RAW DATA ->
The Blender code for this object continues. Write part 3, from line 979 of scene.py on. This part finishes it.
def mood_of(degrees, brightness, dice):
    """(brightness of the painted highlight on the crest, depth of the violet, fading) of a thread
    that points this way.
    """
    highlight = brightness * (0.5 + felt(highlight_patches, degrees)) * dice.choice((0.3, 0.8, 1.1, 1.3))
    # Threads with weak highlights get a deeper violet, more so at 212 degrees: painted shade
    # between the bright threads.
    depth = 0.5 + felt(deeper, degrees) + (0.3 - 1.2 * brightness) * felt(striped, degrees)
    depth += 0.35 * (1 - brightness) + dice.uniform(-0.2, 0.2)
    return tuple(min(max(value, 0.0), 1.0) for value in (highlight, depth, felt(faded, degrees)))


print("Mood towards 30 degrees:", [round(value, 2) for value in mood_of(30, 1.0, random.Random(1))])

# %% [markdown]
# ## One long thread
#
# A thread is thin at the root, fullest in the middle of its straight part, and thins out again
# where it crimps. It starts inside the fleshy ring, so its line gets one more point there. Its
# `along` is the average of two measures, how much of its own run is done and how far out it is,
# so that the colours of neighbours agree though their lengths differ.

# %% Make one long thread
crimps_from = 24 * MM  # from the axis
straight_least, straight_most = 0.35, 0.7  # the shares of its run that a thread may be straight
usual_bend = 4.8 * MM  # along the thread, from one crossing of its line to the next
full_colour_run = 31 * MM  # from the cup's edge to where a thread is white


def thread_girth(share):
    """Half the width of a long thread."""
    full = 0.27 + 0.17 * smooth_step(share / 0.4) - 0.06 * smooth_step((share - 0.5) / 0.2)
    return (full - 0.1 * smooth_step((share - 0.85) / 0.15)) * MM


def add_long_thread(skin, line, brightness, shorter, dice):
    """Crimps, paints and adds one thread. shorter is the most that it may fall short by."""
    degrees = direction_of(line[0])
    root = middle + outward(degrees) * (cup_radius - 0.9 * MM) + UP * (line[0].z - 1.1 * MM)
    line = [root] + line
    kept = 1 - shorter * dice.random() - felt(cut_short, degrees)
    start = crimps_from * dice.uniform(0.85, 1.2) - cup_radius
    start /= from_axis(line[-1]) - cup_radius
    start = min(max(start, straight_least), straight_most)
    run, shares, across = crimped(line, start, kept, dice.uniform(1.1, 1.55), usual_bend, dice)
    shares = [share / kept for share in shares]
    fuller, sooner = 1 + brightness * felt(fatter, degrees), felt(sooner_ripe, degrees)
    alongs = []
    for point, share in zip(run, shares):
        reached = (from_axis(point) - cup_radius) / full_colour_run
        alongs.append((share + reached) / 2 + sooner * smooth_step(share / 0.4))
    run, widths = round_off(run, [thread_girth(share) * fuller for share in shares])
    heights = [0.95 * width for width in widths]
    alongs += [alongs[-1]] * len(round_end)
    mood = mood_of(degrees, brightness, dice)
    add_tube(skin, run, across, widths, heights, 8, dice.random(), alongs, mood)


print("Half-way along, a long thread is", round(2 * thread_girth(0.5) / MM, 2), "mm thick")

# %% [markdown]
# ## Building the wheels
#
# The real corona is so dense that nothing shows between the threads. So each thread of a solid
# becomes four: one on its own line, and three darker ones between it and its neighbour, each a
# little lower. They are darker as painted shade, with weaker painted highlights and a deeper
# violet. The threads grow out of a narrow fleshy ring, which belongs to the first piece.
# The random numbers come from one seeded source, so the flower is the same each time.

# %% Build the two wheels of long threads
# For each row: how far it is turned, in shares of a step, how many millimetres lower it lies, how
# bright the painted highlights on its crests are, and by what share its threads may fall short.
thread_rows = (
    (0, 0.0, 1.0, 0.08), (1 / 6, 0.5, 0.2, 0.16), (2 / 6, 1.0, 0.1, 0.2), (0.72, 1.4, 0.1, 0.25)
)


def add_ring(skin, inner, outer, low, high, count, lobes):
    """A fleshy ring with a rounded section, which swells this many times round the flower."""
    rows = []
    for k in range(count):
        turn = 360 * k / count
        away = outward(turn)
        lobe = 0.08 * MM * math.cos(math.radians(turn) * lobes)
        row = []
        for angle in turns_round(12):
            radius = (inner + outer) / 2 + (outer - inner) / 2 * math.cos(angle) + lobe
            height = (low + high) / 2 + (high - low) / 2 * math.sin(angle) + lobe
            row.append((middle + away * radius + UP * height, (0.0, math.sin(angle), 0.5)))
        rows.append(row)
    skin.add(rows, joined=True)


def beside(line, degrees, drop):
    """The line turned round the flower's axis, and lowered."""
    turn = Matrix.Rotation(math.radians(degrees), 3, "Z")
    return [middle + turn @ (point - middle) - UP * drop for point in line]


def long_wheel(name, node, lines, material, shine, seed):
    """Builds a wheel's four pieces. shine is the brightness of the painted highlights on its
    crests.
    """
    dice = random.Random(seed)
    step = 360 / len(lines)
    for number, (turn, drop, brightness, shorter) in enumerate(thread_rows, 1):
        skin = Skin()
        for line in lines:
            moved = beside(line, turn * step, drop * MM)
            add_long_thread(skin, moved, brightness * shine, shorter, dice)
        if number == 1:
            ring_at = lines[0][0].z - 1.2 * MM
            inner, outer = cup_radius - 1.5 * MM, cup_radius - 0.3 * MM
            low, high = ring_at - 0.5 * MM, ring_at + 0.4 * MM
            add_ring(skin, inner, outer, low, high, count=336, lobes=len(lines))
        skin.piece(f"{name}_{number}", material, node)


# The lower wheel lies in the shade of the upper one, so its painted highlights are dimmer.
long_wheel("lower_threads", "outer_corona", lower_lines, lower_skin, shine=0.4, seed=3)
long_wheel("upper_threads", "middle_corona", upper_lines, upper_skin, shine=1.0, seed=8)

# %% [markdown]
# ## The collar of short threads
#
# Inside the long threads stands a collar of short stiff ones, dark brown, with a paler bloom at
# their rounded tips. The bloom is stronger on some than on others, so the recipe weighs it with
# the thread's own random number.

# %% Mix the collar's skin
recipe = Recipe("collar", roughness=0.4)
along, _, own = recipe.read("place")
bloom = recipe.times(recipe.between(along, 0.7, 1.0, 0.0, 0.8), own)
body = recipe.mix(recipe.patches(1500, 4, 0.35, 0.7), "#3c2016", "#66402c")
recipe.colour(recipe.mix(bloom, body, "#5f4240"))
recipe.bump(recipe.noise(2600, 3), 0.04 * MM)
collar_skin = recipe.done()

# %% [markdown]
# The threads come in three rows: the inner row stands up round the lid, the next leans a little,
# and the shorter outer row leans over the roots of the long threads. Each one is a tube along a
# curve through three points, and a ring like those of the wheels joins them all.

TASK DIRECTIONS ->
Each line of the listing should be copied exactly.

SOLUTION TO THIS PROBLEM ->
The Blender code for this object continues. Write part 3, from line 979 of scene.py on. This part finishes it.
def mood_of(degrees, brightness, dice):
    """(brightness of the painted highlight on the crest, depth of the violet, fading) of a thread
    that points this way.
    """
    highlight = brightness * (0.5 + felt(highlight_patches, degrees)) * dice.choice((0.3, 0.8, 1.1, 1.3))
    # Threads with weak highlights get a deeper violet, more so at 212 degrees: painted shade
    # between the bright threads.
    depth = 0.5 + felt(deeper, degrees) + (0.3 - 1.2 * brightness) * felt(striped, degrees)
    depth += 0.35 * (1 - brightness) + dice.uniform(-0.2, 0.2)
    return tuple(min(max(value, 0.0), 1.0) for value in (highlight, depth, felt(faded, degrees)))


print("Mood towards 30 degrees:", [round(value, 2) for value in mood_of(30, 1.0, random.Random(1))])

# %% [markdown]
# ## One long thread
#
# A thread is thin at the root, fullest in the middle of its straight part, and thins out again
# where it crimps. It starts inside the fleshy ring, so its line gets one more point there. Its
# `along` is the average of two measures, how much of its own run is done and how far out it is,
# so that the colours of neighbours agree though their lengths differ.

# %% Make one long thread
crimps_from = 24 * MM  # from the axis
straight_least, straight_most = 0.35, 0.7  # the shares of its run that a thread may be straight
usual_bend = 4.8 * MM  # along the thread, from one crossing of its line to the next
full_colour_run = 31 * MM  # from the cup's edge to where a thread is white


def thread_girth(share):
    """Half the width of a long thread."""
    full = 0.27 + 0.17 * smooth_step(share / 0.4) - 0.06 * smooth_step((share - 0.5) / 0.2)
    return (full - 0.1 * smooth_step((share - 0.85) / 0.15)) * MM


def add_long_thread(skin, line, brightness, shorter, dice):
    """Crimps, paints and adds one thread. shorter is the most that it may fall short by."""
    degrees = direction_of(line[0])
    root = middle + outward(degrees) * (cup_radius - 0.9 * MM) + UP * (line[0].z - 1.1 * MM)
    line = [root] + line
    kept = 1 - shorter * dice.random() - felt(cut_short, degrees)
    start = crimps_from * dice.uniform(0.85, 1.2) - cup_radius
    start /= from_axis(line[-1]) - cup_radius
    start = min(max(start, straight_least), straight_most)
    run, shares, across = crimped(line, start, kept, dice.uniform(1.1, 1.55), usual_bend, dice)
    shares = [share / kept for share in shares]
    fuller, sooner = 1 + brightness * felt(fatter, degrees), felt(sooner_ripe, degrees)
    alongs = []
    for point, share in zip(run, shares):
        reached = (from_axis(point) - cup_radius) / full_colour_run
        alongs.append((share + reached) / 2 + sooner * smooth_step(share / 0.4))
    run, widths = round_off(run, [thread_girth(share) * fuller for share in shares])
    heights = [0.95 * width for width in widths]
    alongs += [alongs[-1]] * len(round_end)
    mood = mood_of(degrees, brightness, dice)
    add_tube(skin, run, across, widths, heights, 8, dice.random(), alongs, mood)


print("Half-way along, a long thread is", round(2 * thread_girth(0.5) / MM, 2), "mm thick")

# %% [markdown]
# ## Building the wheels
#
# The real corona is so dense that nothing shows between the threads. So each thread of a solid
# becomes four: one on its own line, and three darker ones between it and its neighbour, each a
# little lower. They are darker as painted shade, with weaker painted highlights and a deeper
# violet. The threads grow out of a narrow fleshy ring, which belongs to the first piece.
# The random numbers come from one seeded source, so the flower is the same each time.

# %% Build the two wheels of long threads
# For each row: how far it is turned, in shares of a step, how many millimetres lower it lies, how
# bright the painted highlights on its crests are, and by what share its threads may fall short.
thread_rows = (
    (0, 0.0, 1.0, 0.08), (1 / 6, 0.5, 0.2, 0.16), (2 / 6, 1.0, 0.1, 0.2), (0.72, 1.4, 0.1, 0.25)
)


def add_ring(skin, inner, outer, low, high, count, lobes):
    """A fleshy ring with a rounded section, which swells this many times round the flower."""
    rows = []
    for k in range(count):
        turn = 360 * k / count
        away = outward(turn)
        lobe = 0.08 * MM * math.cos(math.radians(turn) * lobes)
        row = []
        for angle in turns_round(12):
            radius = (inner + outer) / 2 + (outer - inner) / 2 * math.cos(angle) + lobe
            height = (low + high) / 2 + (high - low) / 2 * math.sin(angle) + lobe
            row.append((middle + away * radius + UP * height, (0.0, math.sin(angle), 0.5)))
        rows.append(row)
    skin.add(rows, joined=True)


def beside(line, degrees, drop):
    """The line turned round the flower's axis, and lowered."""
    turn = Matrix.Rotation(math.radians(degrees), 3, "Z")
    return [middle + turn @ (point - middle) - UP * drop for point in line]


def long_wheel(name, node, lines, material, shine, seed):
    """Builds a wheel's four pieces. shine is the brightness of the painted highlights on its
    crests.
    """
    dice = random.Random(seed)
    step = 360 / len(lines)
    for number, (turn, drop, brightness, shorter) in enumerate(thread_rows, 1):
        skin = Skin()
        for line in lines:
            moved = beside(line, turn * step, drop * MM)
            add_long_thread(skin, moved, brightness * shine, shorter, dice)
        if number == 1:
            ring_at = lines[0][0].z - 1.2 * MM
            inner, outer = cup_radius - 1.5 * MM, cup_radius - 0.3 * MM
            low, high = ring_at - 0.5 * MM, ring_at + 0.4 * MM
            add_ring(skin, inner, outer, low, high, count=336, lobes=len(lines))
        skin.piece(f"{name}_{number}", material, node)


# The lower wheel lies in the shade of the upper one, so its painted highlights are dimmer.
long_wheel("lower_threads", "outer_corona", lower_lines, lower_skin, shine=0.4, seed=3)
long_wheel("upper_threads", "middle_corona", upper_lines, upper_skin, shine=1.0, seed=8)

# %% [markdown]
# ## The collar of short threads
#
# Inside the long threads stands a collar of short stiff ones, dark brown, with a paler bloom at
# their rounded tips. The bloom is stronger on some than on others, so the recipe weighs it with
# the thread's own random number.

# %% Mix the collar's skin
recipe = Recipe("collar", roughness=0.4)
along, _, own = recipe.read("place")
bloom = recipe.times(recipe.between(along, 0.7, 1.0, 0.0, 0.8), own)
body = recipe.mix(recipe.patches(1500, 4, 0.35, 0.7), "#3c2016", "#66402c")
recipe.colour(recipe.mix(bloom, body, "#5f4240"))
recipe.bump(recipe.noise(2600, 3), 0.04 * MM)
collar_skin = recipe.done()

# %% [markdown]
# The threads come in three rows: the inner row stands up round the lid, the next leans a little,
# and the shorter outer row leans over the roots of the long threads. Each one is a tube along a
# curve through three points, and a ring like those of the wheels joins them all.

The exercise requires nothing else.